Prof. Michael A. Meyer
Welcome to our most recent blog experiment!  As I explained in class last night, as we immerse ourselves in the complexity of modern Jewish history, I hope the Temple blog will become a place for discussion, questions, and comments.  After each session, I will post some thoughts or questions to get the conversation started.

Much of our class last night was devoted to Michael Meyer's seminal essay, "Where Does the Modern Period of Jewish History Begin?" in which he surveys how the great historians of the last two centuries have responded to that question.  We did not have time to discuss a quotation I brought from one of Meyer's earlier works, in which he gives his own description of the "Jew in the modern world."
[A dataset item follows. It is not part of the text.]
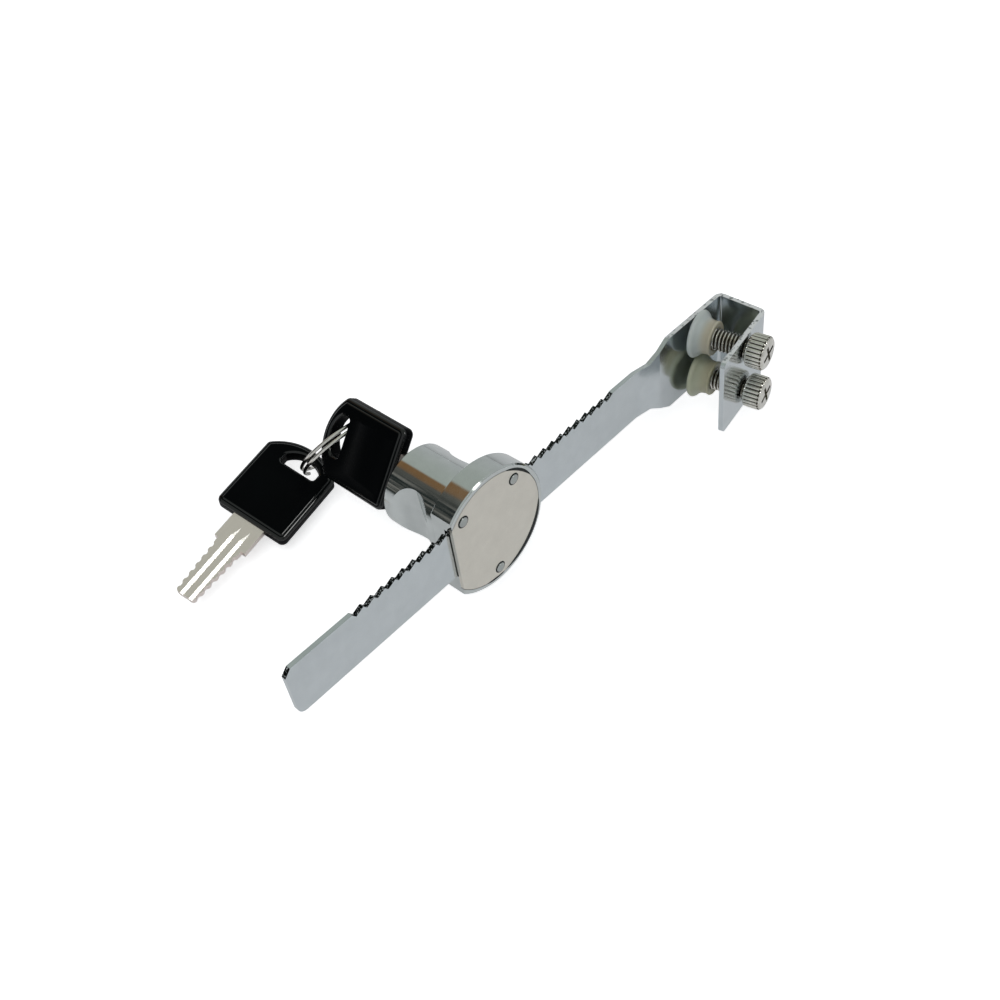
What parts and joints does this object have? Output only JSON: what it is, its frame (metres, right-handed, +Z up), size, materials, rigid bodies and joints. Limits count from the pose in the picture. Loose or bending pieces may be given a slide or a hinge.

For the Jew in the modern world Jewishness forms only a portion of his total identity. By calling himself a Jew he expresses only one of multiple loyalties. And yet external pressures and internal attachments combine to make him often more aware of this identification than of any other. Conscious of an influence which Jewishness has upon his character and mode of life, he tries to define its sphere and harmonize it with the other components of self.
Such Jewish self-consciousness—while not entirely without precedent in Jewish history—has been especially characteristic of the last two centuries. In the considerable isolation of the ghetto, Jewish existence possessed an all-encompassing and unquestioned character which it lost to a significant extent only after the middle of the eighteenth century. It is with the age of Enlightenment that Jewish identity becomes segmental and hence problematic.
Michael A. Meyer, The Origins of the Modern Jew (1967)
In this description, Meyer returns again and again to expressions of fragmentation ("portion of his total identity," "multiple loyalties," "components of self," "Jewish identity becomes segmental").

How does this observation square with our experience?  Do we feel that our identities are "segmental" or divided?  Are we aware of our Jewishness as a "component of self," sometimes in tension with other aspects of our identity?  Do you think this experience of complex/multiple identities is part of what makes us modern?